Marie's broad research goal is to elucidate the role of genomic variants, especially, structural variants (insertions, deletions, copy number variants) in human evolution.
Marie has studied the evolution of the deletion polymorphisms of the cellular detoxification gene, GSTM1. This gene deletion is found in more than half of human genomes and is associated with cancer. She’s used experimental methods and developed bioinformatics methods and revealed recurrent deletions of the same gene formed in the human and chimpanzee lineages independently. Moreover, she detected signatures of adaptive evolution related to a common deletion in East Asian populations by resolving the haplotype architecture in this locus. In the broader context, her work shed light on the mutational mechanisms that lead to the formation and retention of common gene deletions in humans.

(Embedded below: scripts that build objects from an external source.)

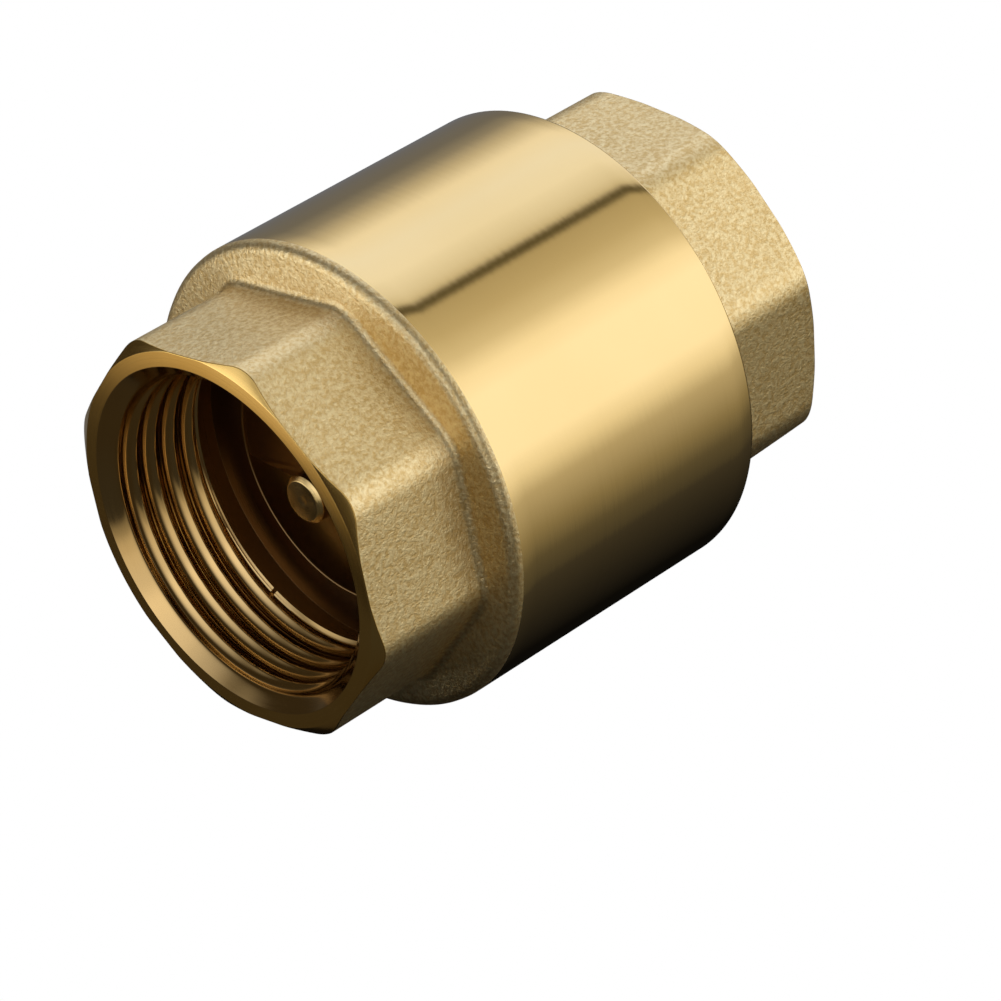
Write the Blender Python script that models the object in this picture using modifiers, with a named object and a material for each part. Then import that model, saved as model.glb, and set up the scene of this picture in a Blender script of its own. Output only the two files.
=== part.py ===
"""In-line spring check valve for a one-inch pipe, modelled piece by piece.

The flow axis is X, and water runs towards +X. The origin is the middle of the valve.
Each end has a right-hand pipe thread and an octagon for a wrench. The inlet body and its
barrel are one piece. The outlet cap screws into the barrel. Between them a sealing disc on a
stem slides along X in two guides, and a coil spring holds it on its seat.
"""
from math import cos, pi, radians, sin, tan

import bmesh
import bpy

MM = 0.001

# Overall shape
HALF_LENGTH = 29.05 * MM
HALF_BARREL = 15.2 * MM
BARREL_RADIUS = 23.25 * MM
BARREL_EDGE = 0.3 * MM
SHOULDER_X = -16.2 * MM
SHOULDER_ROUNDING = 1.1 * MM
OCTAGON_HALF_FLATS = 18.5 * MM
OCTAGON_CORNER_ROUNDING = 4.2 * MM
OCTAGON_END_RADIUS = 18.6 * MM
OCTAGON_END_DEPTH = 1.2 * MM
INLET_ROLL = radians(30)
OUTLET_ROLL = radians(40)

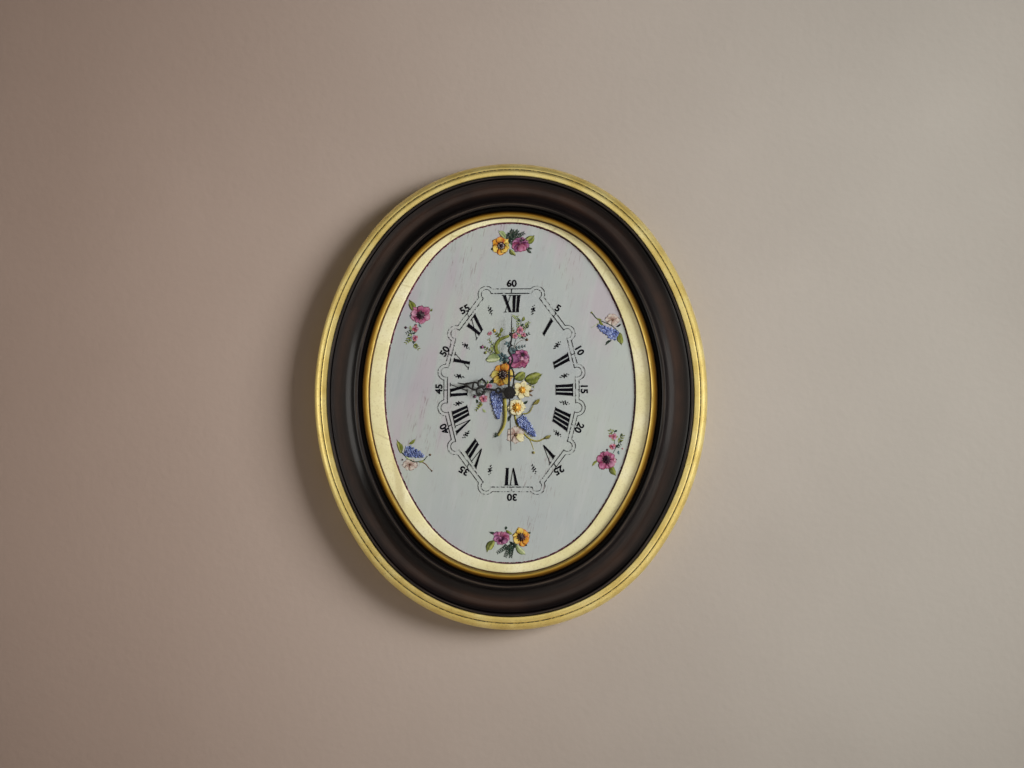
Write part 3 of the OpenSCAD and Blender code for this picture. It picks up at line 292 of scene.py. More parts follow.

Currently, she employs an evolutionary approach to investigate three different biological problems. First, she has been working on the evolutionary transcriptomics analysis to understand the biological basis of cellular senescence. Second, she has established the linkage-disequilibrium based method to detect the insertion sites of polymorphic duplications in human genomes; this method made it possible to reveal the evolutionary history and phenotypic impact of polymorphic duplications. Third, she tries to delineate the evolutionary and functional impact of an exonic deletion polymorphism of the growth hormone receptor gene by combining human population genetics and integrative analyses of the phenotypic impact of this variant in a CRISPR-Cas9 mouse model.